>> START

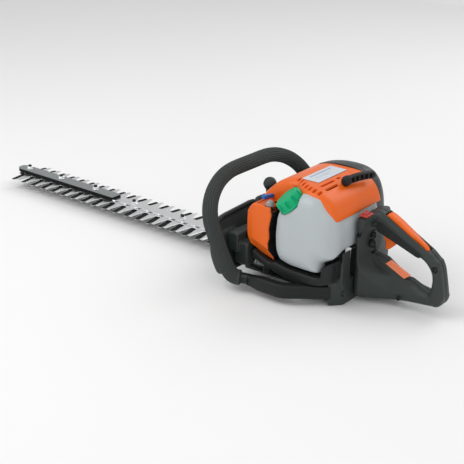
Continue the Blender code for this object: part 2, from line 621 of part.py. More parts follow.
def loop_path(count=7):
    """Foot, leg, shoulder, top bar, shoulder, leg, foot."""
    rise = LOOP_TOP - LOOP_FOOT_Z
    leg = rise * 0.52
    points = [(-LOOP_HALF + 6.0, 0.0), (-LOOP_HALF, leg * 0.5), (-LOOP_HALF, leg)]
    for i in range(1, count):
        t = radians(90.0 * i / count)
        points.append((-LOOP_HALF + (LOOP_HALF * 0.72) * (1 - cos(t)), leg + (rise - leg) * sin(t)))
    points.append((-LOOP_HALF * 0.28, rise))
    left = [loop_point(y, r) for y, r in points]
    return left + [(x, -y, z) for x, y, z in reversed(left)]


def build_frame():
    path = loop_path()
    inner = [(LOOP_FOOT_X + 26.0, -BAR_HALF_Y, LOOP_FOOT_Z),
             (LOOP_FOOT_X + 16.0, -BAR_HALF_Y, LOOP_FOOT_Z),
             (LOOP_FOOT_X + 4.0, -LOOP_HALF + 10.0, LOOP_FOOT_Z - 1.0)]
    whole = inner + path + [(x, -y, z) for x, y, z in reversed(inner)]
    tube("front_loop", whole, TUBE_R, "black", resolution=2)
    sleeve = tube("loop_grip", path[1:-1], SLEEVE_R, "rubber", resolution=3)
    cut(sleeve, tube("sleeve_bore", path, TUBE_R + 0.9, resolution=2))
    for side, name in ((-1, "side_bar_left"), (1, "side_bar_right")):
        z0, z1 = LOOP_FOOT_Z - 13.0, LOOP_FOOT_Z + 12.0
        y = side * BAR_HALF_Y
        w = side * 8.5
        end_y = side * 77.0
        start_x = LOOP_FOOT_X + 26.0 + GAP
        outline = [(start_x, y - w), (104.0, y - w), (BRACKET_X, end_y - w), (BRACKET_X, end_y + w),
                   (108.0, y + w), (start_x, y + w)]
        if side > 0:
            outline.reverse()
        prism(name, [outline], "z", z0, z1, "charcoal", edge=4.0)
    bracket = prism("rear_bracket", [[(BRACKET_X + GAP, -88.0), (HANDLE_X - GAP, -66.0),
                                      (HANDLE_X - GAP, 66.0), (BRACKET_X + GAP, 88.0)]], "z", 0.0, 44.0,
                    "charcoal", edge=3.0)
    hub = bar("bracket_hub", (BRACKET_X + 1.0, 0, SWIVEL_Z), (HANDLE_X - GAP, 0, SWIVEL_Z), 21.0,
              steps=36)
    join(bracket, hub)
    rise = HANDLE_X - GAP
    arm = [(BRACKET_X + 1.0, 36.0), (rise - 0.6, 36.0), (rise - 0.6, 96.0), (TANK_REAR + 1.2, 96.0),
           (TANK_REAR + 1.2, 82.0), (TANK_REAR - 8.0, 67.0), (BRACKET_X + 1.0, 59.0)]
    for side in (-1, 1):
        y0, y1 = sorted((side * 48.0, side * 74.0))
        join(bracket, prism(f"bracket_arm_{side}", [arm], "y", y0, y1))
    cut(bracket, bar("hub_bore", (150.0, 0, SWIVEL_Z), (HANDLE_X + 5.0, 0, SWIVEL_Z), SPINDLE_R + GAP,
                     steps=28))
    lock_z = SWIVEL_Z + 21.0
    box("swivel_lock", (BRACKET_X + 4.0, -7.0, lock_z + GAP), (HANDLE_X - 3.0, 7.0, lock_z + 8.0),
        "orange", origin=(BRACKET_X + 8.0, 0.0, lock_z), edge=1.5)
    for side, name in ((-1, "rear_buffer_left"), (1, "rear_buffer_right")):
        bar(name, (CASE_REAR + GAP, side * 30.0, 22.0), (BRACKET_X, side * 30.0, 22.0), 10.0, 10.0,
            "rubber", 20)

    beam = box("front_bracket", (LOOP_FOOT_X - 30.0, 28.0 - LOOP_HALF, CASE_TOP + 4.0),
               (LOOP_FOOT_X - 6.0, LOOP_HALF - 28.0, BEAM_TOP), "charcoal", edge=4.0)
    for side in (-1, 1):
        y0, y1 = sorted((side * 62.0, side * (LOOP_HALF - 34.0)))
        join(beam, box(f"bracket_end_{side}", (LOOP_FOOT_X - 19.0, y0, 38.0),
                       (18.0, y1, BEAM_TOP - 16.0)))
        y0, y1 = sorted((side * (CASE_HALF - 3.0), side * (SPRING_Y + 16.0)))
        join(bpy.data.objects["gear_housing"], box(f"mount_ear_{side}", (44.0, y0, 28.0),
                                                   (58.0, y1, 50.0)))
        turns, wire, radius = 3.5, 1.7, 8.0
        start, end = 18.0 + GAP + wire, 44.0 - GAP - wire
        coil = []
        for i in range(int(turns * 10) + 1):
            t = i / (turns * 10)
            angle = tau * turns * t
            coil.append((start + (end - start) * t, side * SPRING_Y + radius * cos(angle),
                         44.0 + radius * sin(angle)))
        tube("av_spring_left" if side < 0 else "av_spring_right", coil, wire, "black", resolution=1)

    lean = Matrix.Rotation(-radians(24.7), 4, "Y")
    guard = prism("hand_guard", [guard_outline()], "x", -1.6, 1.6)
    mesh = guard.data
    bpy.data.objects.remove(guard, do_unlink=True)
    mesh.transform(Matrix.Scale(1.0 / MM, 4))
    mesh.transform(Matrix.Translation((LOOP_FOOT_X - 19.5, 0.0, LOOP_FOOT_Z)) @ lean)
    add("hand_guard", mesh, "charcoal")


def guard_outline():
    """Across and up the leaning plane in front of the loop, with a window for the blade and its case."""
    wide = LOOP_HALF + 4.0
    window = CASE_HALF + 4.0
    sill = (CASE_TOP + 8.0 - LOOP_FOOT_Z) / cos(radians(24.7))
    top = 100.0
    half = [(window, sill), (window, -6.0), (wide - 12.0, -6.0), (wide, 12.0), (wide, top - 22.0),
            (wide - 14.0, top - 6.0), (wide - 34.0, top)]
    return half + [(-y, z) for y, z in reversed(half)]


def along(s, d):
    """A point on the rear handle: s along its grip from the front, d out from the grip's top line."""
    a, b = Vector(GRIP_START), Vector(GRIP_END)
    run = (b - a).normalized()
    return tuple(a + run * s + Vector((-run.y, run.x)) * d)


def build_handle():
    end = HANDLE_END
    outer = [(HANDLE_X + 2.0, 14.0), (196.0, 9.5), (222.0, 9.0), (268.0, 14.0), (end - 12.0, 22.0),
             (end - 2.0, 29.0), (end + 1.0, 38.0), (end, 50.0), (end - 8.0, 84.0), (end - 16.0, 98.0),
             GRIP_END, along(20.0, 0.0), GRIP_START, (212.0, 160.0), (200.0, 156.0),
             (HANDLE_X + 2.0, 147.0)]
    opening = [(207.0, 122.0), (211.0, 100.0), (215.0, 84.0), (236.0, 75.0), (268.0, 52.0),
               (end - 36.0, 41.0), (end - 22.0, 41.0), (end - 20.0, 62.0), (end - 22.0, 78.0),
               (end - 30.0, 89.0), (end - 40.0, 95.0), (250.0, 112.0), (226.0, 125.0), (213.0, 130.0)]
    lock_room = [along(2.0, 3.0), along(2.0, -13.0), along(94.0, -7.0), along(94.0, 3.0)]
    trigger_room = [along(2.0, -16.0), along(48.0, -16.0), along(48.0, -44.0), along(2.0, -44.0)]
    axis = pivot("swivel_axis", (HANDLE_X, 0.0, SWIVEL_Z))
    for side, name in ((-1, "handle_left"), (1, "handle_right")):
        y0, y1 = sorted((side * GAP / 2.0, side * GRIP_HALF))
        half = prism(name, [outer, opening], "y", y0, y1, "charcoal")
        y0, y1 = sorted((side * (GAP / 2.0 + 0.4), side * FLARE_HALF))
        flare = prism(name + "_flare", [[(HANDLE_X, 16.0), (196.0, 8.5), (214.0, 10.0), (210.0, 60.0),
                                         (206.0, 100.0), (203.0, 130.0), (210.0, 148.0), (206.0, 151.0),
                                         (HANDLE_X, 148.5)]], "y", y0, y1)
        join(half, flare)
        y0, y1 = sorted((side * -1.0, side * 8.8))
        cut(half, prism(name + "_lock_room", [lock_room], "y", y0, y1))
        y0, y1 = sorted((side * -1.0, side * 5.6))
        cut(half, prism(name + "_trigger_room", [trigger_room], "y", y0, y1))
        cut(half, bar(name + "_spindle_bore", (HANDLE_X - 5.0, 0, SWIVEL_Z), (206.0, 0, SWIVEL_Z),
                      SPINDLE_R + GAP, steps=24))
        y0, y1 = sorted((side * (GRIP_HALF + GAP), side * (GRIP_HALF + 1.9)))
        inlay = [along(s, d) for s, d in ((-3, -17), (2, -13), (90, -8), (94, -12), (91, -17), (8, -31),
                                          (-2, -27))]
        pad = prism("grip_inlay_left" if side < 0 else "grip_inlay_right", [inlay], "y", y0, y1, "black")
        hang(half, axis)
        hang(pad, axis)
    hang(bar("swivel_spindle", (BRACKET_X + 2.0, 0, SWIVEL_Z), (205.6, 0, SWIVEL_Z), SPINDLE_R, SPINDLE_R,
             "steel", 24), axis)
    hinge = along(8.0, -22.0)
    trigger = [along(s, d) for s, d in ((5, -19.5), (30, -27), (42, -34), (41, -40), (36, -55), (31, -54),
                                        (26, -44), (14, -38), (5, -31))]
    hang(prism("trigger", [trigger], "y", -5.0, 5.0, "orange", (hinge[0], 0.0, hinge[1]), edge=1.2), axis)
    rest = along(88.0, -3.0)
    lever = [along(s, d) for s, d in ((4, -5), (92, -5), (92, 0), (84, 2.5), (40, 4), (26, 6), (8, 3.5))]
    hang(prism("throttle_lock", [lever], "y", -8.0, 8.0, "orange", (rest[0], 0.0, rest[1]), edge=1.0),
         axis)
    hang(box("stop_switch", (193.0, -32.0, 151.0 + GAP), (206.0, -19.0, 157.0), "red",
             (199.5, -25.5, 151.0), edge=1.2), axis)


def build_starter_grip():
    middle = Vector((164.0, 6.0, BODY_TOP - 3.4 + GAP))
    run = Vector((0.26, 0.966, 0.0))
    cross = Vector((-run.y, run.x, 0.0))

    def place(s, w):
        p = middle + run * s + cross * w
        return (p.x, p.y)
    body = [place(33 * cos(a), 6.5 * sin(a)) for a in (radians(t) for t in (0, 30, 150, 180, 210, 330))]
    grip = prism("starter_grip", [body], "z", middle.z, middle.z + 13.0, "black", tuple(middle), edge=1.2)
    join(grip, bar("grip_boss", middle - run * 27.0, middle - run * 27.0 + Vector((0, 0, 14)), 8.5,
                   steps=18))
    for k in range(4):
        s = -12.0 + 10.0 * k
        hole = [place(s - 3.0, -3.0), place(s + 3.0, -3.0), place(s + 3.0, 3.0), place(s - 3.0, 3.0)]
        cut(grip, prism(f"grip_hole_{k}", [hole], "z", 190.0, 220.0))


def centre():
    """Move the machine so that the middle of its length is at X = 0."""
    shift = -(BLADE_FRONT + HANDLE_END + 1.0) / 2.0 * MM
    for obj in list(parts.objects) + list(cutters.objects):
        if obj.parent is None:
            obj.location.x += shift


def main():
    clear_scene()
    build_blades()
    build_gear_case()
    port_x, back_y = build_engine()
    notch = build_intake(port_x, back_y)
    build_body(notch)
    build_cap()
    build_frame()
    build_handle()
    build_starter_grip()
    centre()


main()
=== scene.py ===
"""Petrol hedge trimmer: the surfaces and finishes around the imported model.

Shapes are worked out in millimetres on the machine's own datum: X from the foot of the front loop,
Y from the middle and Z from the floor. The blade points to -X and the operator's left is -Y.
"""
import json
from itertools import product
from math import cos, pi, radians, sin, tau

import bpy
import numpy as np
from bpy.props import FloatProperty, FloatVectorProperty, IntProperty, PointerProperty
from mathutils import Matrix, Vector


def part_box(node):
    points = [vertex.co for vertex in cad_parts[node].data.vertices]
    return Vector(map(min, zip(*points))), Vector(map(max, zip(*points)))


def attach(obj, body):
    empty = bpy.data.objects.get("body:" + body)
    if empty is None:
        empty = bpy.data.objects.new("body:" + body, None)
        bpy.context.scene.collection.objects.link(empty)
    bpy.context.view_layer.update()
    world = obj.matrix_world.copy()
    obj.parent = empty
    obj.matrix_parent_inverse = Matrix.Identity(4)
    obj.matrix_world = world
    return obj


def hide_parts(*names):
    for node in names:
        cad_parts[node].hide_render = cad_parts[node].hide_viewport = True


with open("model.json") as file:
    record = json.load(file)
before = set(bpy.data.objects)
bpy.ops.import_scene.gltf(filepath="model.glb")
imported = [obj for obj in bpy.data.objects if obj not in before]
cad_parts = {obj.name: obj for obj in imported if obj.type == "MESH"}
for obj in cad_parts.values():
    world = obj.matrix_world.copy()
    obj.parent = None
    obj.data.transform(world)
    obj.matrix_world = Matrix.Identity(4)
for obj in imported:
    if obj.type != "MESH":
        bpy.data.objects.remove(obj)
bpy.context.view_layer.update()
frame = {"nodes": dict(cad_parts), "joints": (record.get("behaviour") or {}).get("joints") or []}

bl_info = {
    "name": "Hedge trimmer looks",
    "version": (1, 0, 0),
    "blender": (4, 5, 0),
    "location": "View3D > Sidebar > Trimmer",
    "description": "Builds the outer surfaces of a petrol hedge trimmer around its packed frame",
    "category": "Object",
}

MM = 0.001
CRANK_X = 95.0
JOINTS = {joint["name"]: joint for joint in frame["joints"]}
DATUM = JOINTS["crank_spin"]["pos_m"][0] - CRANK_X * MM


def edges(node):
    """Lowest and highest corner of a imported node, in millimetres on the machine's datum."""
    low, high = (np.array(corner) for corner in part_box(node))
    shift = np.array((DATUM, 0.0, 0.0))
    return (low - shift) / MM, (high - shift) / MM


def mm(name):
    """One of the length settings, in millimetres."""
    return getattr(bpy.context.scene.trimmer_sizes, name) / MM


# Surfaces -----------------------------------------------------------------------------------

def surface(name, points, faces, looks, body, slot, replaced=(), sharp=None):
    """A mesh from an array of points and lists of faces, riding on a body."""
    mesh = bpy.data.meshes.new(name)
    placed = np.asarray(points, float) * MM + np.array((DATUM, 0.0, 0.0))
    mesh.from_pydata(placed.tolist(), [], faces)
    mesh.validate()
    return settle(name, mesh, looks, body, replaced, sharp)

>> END

YOUR INSTRUCTIONS
Extract only the lines from the line with "before = set(bpy.data.objects)" through the line with "CRANK_X * MM", keeping both end lines exactly as they are.

RESPONSE BELOW
before = set(bpy.data.objects)
bpy.ops.import_scene.gltf(filepath="model.glb")
imported = [obj for obj in bpy.data.objects if obj not in before]
cad_parts = {obj.name: obj for obj in imported if obj.type == "MESH"}
for obj in cad_parts.values():
    world = obj.matrix_world.copy()
    obj.parent = None
    obj.data.transform(world)
    obj.matrix_world = Matrix.Identity(4)
for obj in imported:
    if obj.type != "MESH":
        bpy.data.objects.remove(obj)
bpy.context.view_layer.update()
frame = {"nodes": dict(cad_parts), "joints": (record.get("behaviour") or {}).get("joints") or []}

bl_info = {
    "name": "Hedge trimmer looks",
    "version": (1, 0, 0),
    "blender": (4, 5, 0),
    "location": "View3D > Sidebar > Trimmer",
    "description": "Builds the outer surfaces of a petrol hedge trimmer around its packed frame",
    "category": "Object",
}

MM = 0.001
CRANK_X = 95.0
JOINTS = {joint["name"]: joint for joint in frame["joints"]}
DATUM = JOINTS["crank_spin"]["pos_m"][0] - CRANK_X * MM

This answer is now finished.